= Makhshirin =

Makhshirin is the eighth tractate, in the Mishnah and Tosefta, of the sixth Talmudic order Tohorot ("Purifications"). This tractate contains six chapters, divided respectively into 6, 11, 8, 10, 11, and 8 sections, while the Tosefta has only three chapters and 31 sections. It treats of the effects of liquids in rendering foods with which they may come into contact susceptible, under certain conditions, of Levitical uncleanness.

There is no Gemara, Yerushalmi or Bavli, to this treatise.

==Background==
The laws is based on the Scriptural provision, "If any water be put upon the seed, and any part of their carcass fall thereon, it shall be unclean" (Lev. 11:38; see 34 et seq.). From this the Rabbis deduce (1) that foods are not susceptible of uncleanness by contact with the carcass of a reptile unless the foods have first been moistened (see Hullin 36a); and (2) that as Scripture, in the passage just cited, uses the expression כי יתן, which, when vowelless, may be read either "ki yuttan" (= "if it be put") or "ki yitten" (= "if one will put"), and as "putting" is necessarily the result of intention, "being put" also must be accompanied by intention (see Bava Metzia 22b). Where this condition is absent the contact of liquid with foods will have no effect. Hence the general rule elaborated in the first chapter following.

==Mishnah==

Chapter 1: All liquids (mashkin; see 6:4 et seq.), when originally desired (expected to be beneficial), though ultimately unwelcome, or when the reverse is the case (not desired originally, but ultimately acceptable), predispose loose fruit moistened by them to Levitical uncleanness. Thus if one shakes a tree to bring down some fruit, or a dead reptile, and at the same time some drops of water fall from the tree on fruit lying near by, the water does not come under the law of ki yuttan, or the fruit under liability to uncleanness by contact with a defiling object; but when one's intention is to shake off the rain-water or the dewdrops, the loose fruit moistened thereby becomes susceptible to uncleanness. Where water is used for other than its ordinary purposes, as where one submerges fruit or vegetables to secrete them from thieves, the effect is not to render the fruit liable to defilement. A precedent under this rule is cited from the history of the last days of Judea's struggle against the Romans, when some citizens of Jerusalem secured their fig-cakes from the sicarii by hiding them under water, the Rabbis deciding that, under the circumstances, the submersion did not predispose the food to uncleanness. Similarly, fruit that is floated down a river is not subject to the rule of ki yuttan.

Chapter 2: In doubtful cases, objects and conditions are classified by a majority rule. For example, the defiling effects of receptacles of waste water used in common by Jews and Gentiles will depend on the majority using them; if the majority are non-Jews the water will be considered Levitically unclean, but where the majority are Jews the water will be considered Levitically pure. Where these are equally divided the presumption of uncleanness will prevail. The majority rule is not limited to questions of clean and unclean; it serves as a criterion in other matters, ritual and even civil.

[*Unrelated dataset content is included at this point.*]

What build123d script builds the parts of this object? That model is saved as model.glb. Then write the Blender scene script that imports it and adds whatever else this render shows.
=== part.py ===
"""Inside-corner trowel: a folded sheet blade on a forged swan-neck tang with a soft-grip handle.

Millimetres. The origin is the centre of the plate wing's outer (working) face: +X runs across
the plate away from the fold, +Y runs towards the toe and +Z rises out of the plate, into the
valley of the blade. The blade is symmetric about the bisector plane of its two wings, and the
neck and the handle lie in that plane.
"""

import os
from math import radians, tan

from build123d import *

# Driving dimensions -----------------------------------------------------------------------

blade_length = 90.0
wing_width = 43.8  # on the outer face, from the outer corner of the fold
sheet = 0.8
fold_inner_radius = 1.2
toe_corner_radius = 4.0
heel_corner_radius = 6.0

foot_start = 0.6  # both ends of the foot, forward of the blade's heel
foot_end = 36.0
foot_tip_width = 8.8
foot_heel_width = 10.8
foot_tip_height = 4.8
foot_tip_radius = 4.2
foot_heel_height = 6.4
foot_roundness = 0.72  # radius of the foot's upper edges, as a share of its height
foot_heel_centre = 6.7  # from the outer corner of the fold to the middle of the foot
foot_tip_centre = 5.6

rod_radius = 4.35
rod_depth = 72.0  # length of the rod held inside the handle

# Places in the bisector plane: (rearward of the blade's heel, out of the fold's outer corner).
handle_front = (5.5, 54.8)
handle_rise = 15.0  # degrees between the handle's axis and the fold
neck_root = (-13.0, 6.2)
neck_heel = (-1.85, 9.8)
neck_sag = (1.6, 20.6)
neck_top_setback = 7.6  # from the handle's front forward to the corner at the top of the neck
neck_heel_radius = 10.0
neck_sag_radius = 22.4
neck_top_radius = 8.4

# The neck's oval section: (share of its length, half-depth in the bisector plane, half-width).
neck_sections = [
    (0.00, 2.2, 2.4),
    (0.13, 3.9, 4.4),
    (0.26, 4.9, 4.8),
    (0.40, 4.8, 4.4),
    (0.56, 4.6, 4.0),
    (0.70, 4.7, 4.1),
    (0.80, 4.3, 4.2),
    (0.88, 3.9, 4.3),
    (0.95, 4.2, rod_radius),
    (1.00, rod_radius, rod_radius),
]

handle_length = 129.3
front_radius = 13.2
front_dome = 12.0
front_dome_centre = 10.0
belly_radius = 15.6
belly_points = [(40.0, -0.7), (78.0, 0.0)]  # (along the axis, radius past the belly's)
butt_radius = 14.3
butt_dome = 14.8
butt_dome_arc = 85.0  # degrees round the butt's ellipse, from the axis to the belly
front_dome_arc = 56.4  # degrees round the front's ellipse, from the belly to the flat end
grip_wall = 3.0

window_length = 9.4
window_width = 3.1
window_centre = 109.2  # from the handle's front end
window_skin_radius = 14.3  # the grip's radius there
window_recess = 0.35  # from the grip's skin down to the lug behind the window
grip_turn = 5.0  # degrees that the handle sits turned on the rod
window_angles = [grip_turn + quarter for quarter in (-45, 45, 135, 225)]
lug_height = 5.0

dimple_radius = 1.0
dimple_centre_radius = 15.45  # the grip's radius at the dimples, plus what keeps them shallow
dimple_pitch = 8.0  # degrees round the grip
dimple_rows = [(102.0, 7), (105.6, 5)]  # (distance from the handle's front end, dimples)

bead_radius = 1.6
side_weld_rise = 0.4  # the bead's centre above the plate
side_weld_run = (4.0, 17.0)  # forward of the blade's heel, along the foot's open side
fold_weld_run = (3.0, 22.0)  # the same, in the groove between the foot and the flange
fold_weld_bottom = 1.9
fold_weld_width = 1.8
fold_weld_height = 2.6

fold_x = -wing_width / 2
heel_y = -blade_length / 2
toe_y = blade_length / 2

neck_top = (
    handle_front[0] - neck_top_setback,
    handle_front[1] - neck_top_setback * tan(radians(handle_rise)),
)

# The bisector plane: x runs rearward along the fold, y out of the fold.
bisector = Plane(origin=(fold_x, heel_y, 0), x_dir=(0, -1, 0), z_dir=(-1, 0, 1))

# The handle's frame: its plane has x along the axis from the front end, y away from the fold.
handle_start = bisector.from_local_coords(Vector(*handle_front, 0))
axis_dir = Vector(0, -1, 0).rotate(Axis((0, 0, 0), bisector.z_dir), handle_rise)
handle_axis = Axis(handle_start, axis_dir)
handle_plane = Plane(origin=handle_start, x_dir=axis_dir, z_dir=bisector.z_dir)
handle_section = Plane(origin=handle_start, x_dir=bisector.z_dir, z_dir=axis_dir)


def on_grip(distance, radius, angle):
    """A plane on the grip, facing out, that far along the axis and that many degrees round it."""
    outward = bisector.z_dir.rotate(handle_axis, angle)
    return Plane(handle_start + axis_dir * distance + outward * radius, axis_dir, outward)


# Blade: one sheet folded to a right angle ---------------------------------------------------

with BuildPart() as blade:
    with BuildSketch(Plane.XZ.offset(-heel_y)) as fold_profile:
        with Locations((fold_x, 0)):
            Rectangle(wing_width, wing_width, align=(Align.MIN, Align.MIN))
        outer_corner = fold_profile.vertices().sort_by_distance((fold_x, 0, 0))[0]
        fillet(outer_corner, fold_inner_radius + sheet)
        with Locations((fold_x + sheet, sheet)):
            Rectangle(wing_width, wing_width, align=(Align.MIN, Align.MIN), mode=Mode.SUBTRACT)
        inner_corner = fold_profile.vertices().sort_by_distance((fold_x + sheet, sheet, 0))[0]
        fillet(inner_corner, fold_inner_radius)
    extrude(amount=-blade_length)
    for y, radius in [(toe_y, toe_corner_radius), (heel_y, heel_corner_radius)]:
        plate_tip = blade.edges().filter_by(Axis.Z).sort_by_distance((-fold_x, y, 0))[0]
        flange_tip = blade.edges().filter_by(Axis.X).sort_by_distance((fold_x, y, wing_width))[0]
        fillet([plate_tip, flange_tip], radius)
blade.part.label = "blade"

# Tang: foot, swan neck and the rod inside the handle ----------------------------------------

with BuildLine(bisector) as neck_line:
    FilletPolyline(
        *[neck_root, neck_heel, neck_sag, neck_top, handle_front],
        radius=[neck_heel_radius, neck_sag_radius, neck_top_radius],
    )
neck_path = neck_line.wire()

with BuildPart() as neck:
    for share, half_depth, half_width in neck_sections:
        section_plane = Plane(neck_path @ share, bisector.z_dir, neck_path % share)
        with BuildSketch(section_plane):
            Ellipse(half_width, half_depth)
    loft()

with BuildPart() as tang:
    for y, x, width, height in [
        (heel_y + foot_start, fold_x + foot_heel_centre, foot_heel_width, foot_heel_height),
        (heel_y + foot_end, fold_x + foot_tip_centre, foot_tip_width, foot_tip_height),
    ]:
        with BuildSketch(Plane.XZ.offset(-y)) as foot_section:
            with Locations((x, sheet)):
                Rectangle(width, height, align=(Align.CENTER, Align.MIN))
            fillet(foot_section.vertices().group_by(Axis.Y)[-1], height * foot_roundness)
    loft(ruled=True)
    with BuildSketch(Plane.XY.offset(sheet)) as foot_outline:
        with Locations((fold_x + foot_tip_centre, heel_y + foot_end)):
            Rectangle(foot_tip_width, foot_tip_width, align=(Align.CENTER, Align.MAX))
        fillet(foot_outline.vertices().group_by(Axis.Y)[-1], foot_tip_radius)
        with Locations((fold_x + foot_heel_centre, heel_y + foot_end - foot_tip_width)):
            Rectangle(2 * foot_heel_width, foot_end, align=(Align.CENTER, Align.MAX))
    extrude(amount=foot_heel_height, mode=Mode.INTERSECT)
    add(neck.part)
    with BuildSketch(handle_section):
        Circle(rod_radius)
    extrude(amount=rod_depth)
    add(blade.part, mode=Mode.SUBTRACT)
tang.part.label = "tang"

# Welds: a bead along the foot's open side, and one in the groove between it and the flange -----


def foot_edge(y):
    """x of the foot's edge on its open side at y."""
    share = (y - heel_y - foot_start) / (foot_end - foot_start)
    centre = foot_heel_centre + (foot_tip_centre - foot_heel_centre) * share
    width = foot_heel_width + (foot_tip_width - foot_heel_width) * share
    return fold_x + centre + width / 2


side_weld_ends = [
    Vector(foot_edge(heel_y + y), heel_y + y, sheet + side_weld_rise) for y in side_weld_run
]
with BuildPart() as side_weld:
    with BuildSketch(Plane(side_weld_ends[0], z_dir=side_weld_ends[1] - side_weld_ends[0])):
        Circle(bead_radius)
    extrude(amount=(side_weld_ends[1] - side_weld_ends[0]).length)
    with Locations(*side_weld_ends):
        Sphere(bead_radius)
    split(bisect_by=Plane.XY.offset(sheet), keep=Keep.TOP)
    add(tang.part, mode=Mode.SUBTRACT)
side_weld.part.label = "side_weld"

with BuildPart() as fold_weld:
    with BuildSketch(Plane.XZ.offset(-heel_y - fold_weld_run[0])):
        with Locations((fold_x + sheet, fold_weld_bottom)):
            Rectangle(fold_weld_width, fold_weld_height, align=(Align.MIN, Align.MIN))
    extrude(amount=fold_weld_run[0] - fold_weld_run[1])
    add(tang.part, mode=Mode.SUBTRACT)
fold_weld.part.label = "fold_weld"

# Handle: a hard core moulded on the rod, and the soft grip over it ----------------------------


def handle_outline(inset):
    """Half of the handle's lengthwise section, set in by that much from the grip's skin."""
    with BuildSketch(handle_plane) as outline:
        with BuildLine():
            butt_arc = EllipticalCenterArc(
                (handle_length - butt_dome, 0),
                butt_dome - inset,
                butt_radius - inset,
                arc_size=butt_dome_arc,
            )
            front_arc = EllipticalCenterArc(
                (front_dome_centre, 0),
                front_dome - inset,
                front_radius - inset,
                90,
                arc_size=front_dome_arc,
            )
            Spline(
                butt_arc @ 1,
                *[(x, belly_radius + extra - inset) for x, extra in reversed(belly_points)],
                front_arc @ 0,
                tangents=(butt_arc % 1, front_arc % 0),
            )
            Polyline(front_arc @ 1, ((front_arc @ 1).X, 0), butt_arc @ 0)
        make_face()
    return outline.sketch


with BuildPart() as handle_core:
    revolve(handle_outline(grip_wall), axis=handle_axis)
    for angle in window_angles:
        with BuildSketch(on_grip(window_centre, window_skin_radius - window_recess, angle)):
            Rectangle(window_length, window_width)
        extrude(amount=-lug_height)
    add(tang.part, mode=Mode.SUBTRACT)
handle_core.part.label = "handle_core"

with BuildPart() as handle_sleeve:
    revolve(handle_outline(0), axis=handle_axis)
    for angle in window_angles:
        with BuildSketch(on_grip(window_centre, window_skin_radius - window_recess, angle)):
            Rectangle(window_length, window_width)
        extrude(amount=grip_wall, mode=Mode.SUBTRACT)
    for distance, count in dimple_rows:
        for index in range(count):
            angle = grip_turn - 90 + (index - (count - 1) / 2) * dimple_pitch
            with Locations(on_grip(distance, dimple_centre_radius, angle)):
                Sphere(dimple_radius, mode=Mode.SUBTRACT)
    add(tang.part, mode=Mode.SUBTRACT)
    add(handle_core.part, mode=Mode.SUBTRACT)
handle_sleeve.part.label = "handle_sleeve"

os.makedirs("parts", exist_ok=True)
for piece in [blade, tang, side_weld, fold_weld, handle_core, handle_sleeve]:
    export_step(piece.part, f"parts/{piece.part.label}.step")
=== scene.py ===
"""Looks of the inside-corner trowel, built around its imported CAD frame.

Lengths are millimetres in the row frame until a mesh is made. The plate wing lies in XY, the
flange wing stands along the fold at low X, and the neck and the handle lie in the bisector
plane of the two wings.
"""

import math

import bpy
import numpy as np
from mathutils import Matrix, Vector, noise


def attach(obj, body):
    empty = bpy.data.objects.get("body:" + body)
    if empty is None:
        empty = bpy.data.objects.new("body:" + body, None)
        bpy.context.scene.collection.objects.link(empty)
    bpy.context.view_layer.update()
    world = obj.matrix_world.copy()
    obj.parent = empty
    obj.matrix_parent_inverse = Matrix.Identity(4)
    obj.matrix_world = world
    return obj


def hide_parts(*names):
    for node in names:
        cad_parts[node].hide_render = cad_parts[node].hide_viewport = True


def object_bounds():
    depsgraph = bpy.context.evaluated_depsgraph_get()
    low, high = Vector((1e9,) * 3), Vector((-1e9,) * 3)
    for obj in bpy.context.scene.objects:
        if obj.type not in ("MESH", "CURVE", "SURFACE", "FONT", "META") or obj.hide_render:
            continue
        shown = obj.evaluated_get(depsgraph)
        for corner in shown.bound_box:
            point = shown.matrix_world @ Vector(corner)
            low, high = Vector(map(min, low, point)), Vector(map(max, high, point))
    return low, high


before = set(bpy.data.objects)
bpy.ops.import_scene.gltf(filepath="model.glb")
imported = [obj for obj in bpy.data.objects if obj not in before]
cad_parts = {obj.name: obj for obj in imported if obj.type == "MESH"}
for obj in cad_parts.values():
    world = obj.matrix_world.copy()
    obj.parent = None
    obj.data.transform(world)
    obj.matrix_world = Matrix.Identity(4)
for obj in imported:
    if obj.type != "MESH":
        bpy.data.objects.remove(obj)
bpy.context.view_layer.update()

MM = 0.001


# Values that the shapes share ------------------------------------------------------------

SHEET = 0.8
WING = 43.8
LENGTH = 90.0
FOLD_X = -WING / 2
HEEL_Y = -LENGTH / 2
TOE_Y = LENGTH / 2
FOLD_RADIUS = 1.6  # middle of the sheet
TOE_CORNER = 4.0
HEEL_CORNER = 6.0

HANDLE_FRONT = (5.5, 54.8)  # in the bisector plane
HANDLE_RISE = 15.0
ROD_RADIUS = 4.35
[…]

Chapters 3-6:3 continue the discussion of the main subject in connection with the Scriptural expression "ki yuttan."

Chapter 6:4-8 enumerates the mashkin which render loose fruit liable to Levitical uncleanness through contact with defiling objects. According to the Rabbis, the term "mashkin" covers seven kinds of liquid: dew, water, wine, oil, blood, milk, and honey (see Tosefta, Shabbat 8 [9] 24-28, where Scriptural phraseology is adduced to prove the connotation of "mashkeh"). "Water" includes discharges of the eye, ear, and other organs.